The ceremony's first hour was relatively somber, with memorial tributes and a doleful song by Elton John in honor of the late musical star Liberace, the subject of the nominated biopic "Behind the Candelabra."
"Liberace left us 25 years ago and what a difference those years have made to people like me," said John, who is openly gay in contrast to the closeted Liberace portrayed in the TV movie.
Robin Williams offered another tribute. "Jonathan Winters was my mentor," Williams said of the actor-comedian. "I told him that and he said, `Please, I prefer `idol."'
Also honored was Cory Monteith, the "Glee" star who died at age 31 in July of a drug and alcohol overdose.
"Cory was a beautiful soul," said his co-star Jane Lynch. "He was not perfect, which so many of us here tonight can relate to.
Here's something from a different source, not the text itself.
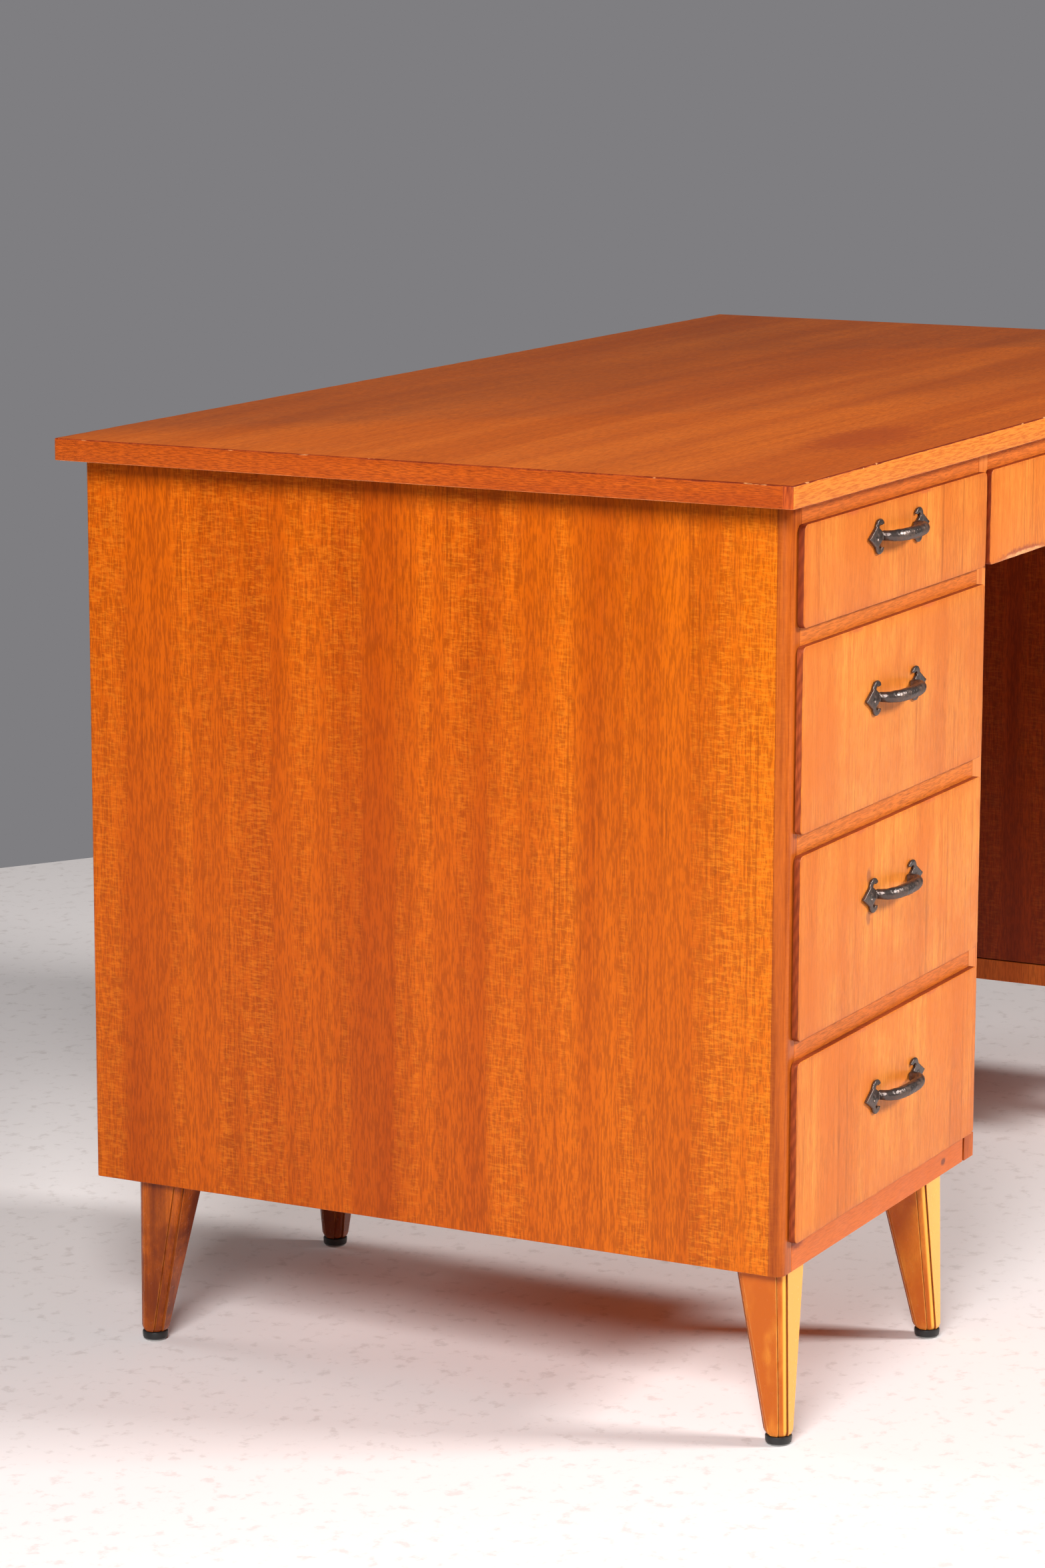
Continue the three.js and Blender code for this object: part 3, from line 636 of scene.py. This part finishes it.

His death is a tragic reminder of the rapacious, senseless destruction that is brought on my addiction."
Harris started out the ceremony with help and harassment from past hosts including Jimmy Kimmel, Jane Lynch and Conan O'Brien. When they started to squabble, nominee Kevin Spacey of the online show "House of Cards" got a close-up.
"It's all going according to my plan. I was promised the hosting job this year and they turned me down," Spacey said, channeling the scheming politician he plays on the digital series.
All eyes were on "House of Cards" from Netflix. The political thriller, the first online program to compete for the top trophy, is part of a video universe explosion that's added streaming services including Netflix and websites like YouTube to broadcast, cable and satellite TV delivery.
ABC's "Modern Family" has the chance at its fourth consecutive best comedy series trophy.
"House of Cards" faces tough opposition. AMC's "Breaking Bad" is after its first best drama award as it nears the end of its five-season run, and "Mad Men" would like to claim a fifth honor to set a record for most wins in the category.
AMC's "Mad Men" is tied with past greats "Hill Street Blues," `'The West Wing," and "L.A. Law." Last year, Showtime's "Homeland" played spoiler by taking the trophy and is nominated again along with PBS' "Downton Abbey" and HBO's "Game of Thrones."